Have you shared and discussed your observations about Iran with Israelis before?
I went straight from Iran to Washington [where he served as a foreign policy counselor and representative of the UK’s Joint Intelligence Committee] and spent a lot of my time there talking to the Americans about exactly these questions as, not having an embassy means they don’t have a cadre of people who really know from personal experience how to evaluate what is happening there.
Over all, how was your experience in Iran?
It was fascinating. Extraordinary. The people of Iran are immensely cultured and hospitable and civilized and welcoming and the country is extraordinary. Like Israel it has an amazing history, extraordinary archaeological and historical sites. It blows you away. It’s a country not spoiled, or which has not benefited, from globalization.
How does being so young factor in?
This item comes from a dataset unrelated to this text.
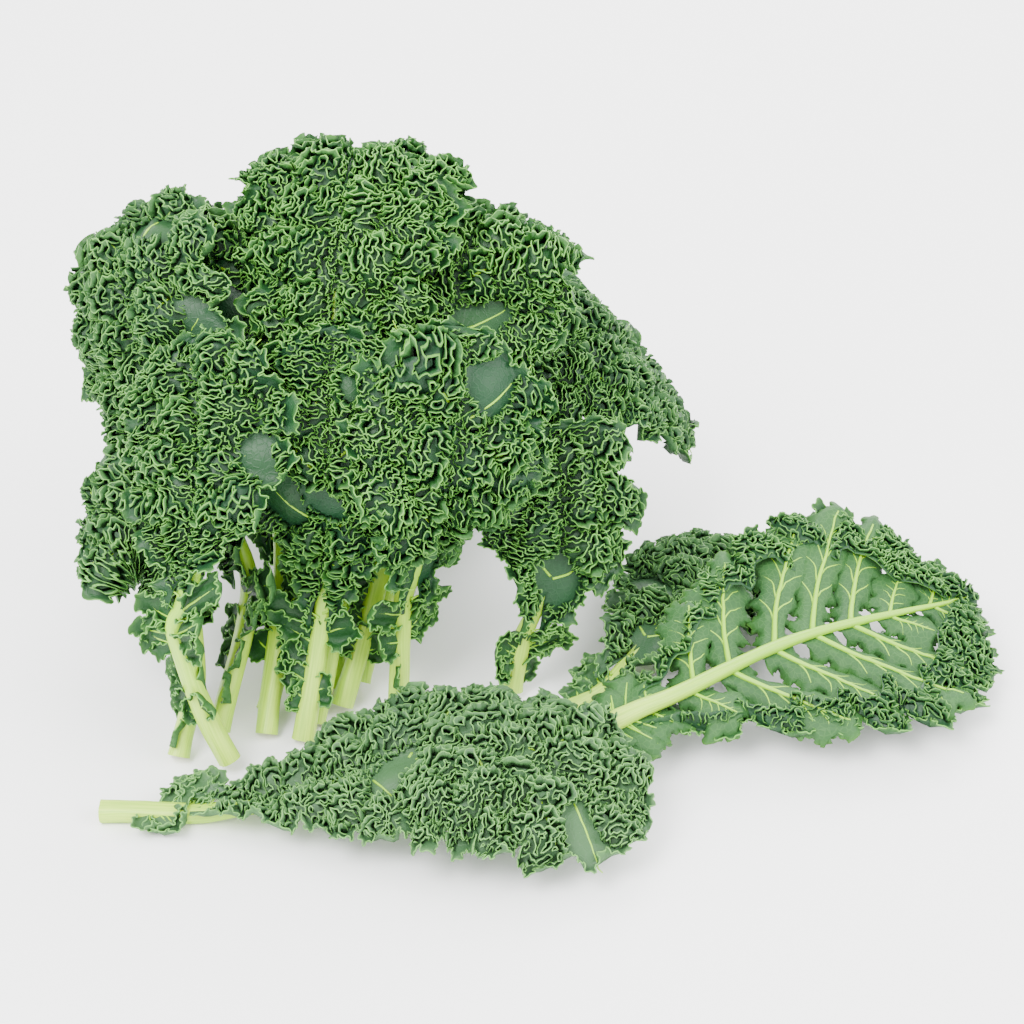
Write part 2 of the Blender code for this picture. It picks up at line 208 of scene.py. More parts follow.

Do you think you’re a bit young to be an ambassador to Israel?
I think coming at my age means I have an enthusiasm and energy which I intend to devote to my job and the relationship I am going to be the guardian of. The other thing I should say is the chancellor of the exchequer[George Osborne] is 39, the prime minister is in his early 40s – and so this is not a country in which age, being young, disqualifies you from senior office.
Are you excited about living in Israel? What parts of Israel do you like?
I have been to Israel half a dozen times, and there are so many places I love – Jerusalem. Masada, I always find very moving. Old Jaffa is spectacular. Haifa is beautiful. I love the desert and I think parts of the north very beautiful. As for Tel Aviv, we are totally excited and are going to work our way around the restaurant scenes, see as many films as we can and are going to be energetic enjoying everything Tel Aviv, and Israel, has to offer.